I've had a few stints away.

A heavy-handed moderation action some years ago first drove me to Mastodon, and to explore other corners of the Fediverse. I stuck around for a while there and got the hang of it. The vibe was a little different, but the general ethos was mostly better - if a little more tending towards the extreme ends of both wholesomeness and horniness found on the Bird Site.

Another break was needed for mental health reasons, and this time Twitter was replaced mostly with very specific and encouraging Reddit communities.

I came back both times for access to the dev community and the friends I left behind.

When I leave Twitter, I will miss those connections that don't have back-ups elsewhere. Some do - either though other platforms or pre-exisiting relationships. But some will inevitably be lost.

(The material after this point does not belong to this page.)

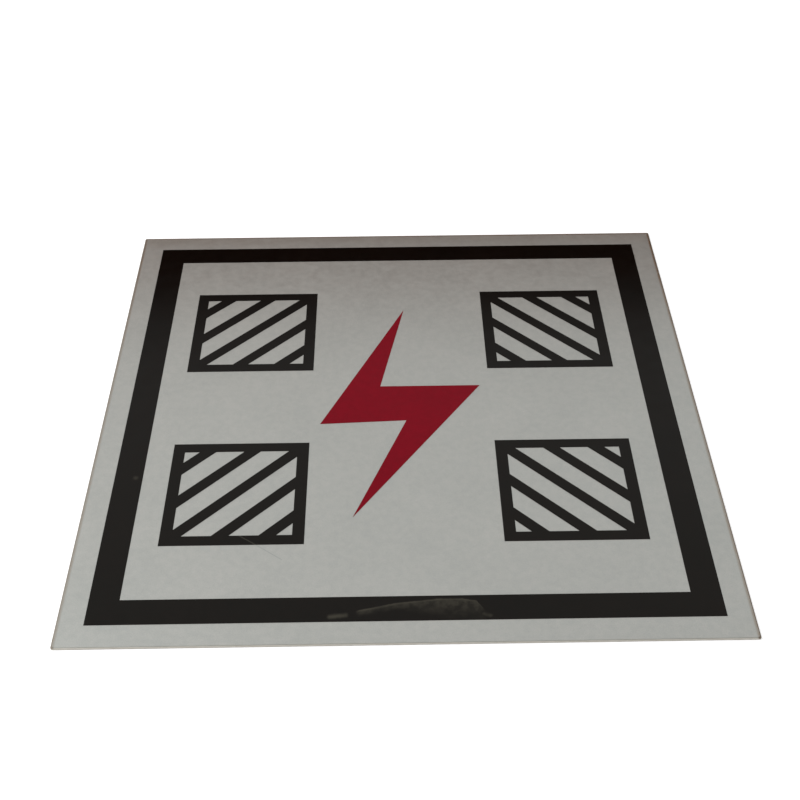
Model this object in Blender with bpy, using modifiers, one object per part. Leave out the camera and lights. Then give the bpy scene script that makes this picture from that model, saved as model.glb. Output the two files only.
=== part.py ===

I'm hoping eventually there will be enough of a mass exodus to some new platform, maybe Mastodon, maybe something that hasn't taken off yet, that will make the move easier on us all.

For now, my life-raft of sorts is @JacksonBates@aus.social on Mastodon.

The other thing I'll miss is the serendipitous discovery of good blog posts and newsletters. I'm trying to follow as many RSS feeds of value that I can, but once I cut the Twitter cord, finding new ones will become increasingly difficult unless they get decent representation elsewhere too.

Social media breaks my brain when I let it get too political - or rather let myself get drawn in too much in the political. There's a sense of hopelessness that comes from being exposed to a continual stream of brokenness that's beyond my sphere of influence. i.e. Shit that hurts but can't be fixed by me.

I've found it helps if I focus mostly on what I can change or influence locally, and as such, my sphere of connections has become more localised over time, and the issues I engage with are largely local, or at least considered within my local context and personal behaviours.

I'm hoping wherever we end up, will be healthier and driven by those connections, not sketchy algorithms.

Anyway, that's enough about that for now.